The UK’s National Health Service is reshuffling its priorities, and you go to the bottom of the list:
Obese people will be routinely refused operations across the NHS, health service bosses have warned, after one authority said it would limit procedures on an unprecedented scale.
Hospital leaders in North Yorkshire said that patients with a body mass index (BMI) of 30 or above — as well as smokers — will be barred from most surgery for up to a year amid increasingly desperate measures to plug a funding black hole. The restrictions will apply to standard hip and knee operations.
The decision, described by the Royal College of Surgeons as the “most severe the modern NHS has ever seen”, led to warnings that other trusts will soon be forced to follow suit and rationing will become the norm if the current funding crisis continues.
Which, of course, it will:
The restrictions echo others made by health bosses in Hertfordshire, the North West and London in the past two years, where blanket referral bans were imposed on patients on the basis of their weight.
Last month St Helens CCG in Merseyside said it was considering temporarily suspending all non-essential hospital referrals by GPs because of financial concerns.

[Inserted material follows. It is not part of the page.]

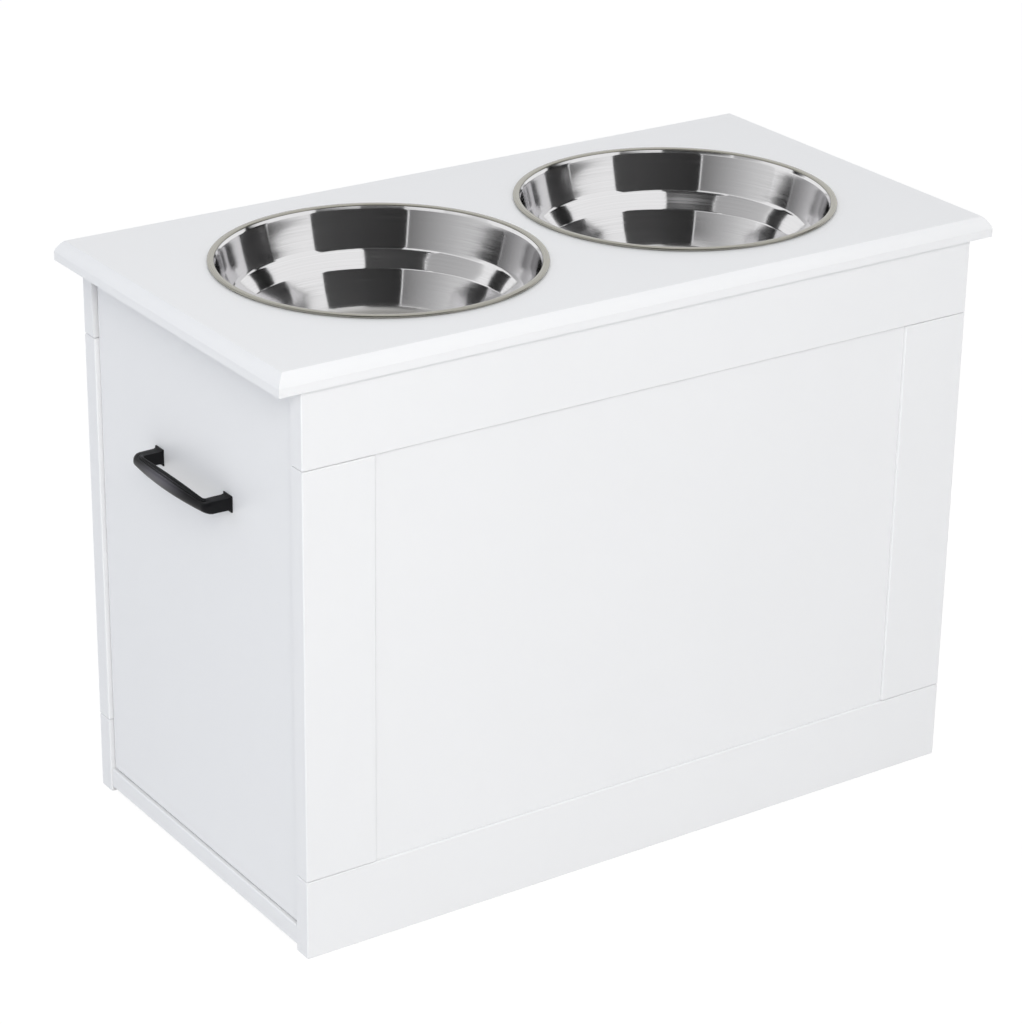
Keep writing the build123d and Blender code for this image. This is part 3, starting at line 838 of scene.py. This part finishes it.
# ---- pull ---------------------------------------------------------------------------------------
@dataclass
class Pull:
    """A cast pull: flared feet, square posts, and a bowed grip that swells to its middle.

    Its beads are a section's corners from the back to the round face, each as a share of the
    section's depth and of its height.
    """

    reach: float = 20.4 * MM
    bow: float = 3.6 * MM
    post_width: float = 9.0 * MM
    post_height: float = 9.2 * MM
    grip_back: float = 16.6 * MM
    grip_end_height: float = 9.2 * MM
    grip_height: float = 11.6 * MM
    foot_width: float = 11.5 * MM
    foot_flare: float = 2.8 * MM
    foot_trim: float = 0.8 * MM
    foot_plate: float = 0.8 * MM
    foot_neck: float = 1.06
    corner: float = 6.0 * MM
    beads: tuple = (
        (0.0, 0.93), (0.07, 1.0), (0.20, 1.0), (0.30, 0.93), (0.27, 0.84),
        (0.36, 0.865), (0.46, 0.82), (0.48, 0.76), (0.45, 0.69), (0.53, 0.71),
    )
    foot_power: float = 16.0
    neck_power: float = 12.0
    post_power: float = 9.0
    bend_power: float = 6.0
    grip_power: float = 2.2
    nose_points: int = 6
    grip_stations: int = 28
    corner_stations: int = 7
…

Reports of rationing have emerged after NHS England admitted in May that its provider sector overspent by £2.45 billion in 2015-16, more than a threefold increase on the previous year.
The figure, which was described as conservative by think-tanks, prompted some hospital chief executives to question the future viability of free universal healthcare.
What are the chances Her Majesty’s Government will abandon the effort? Pretty close to nil.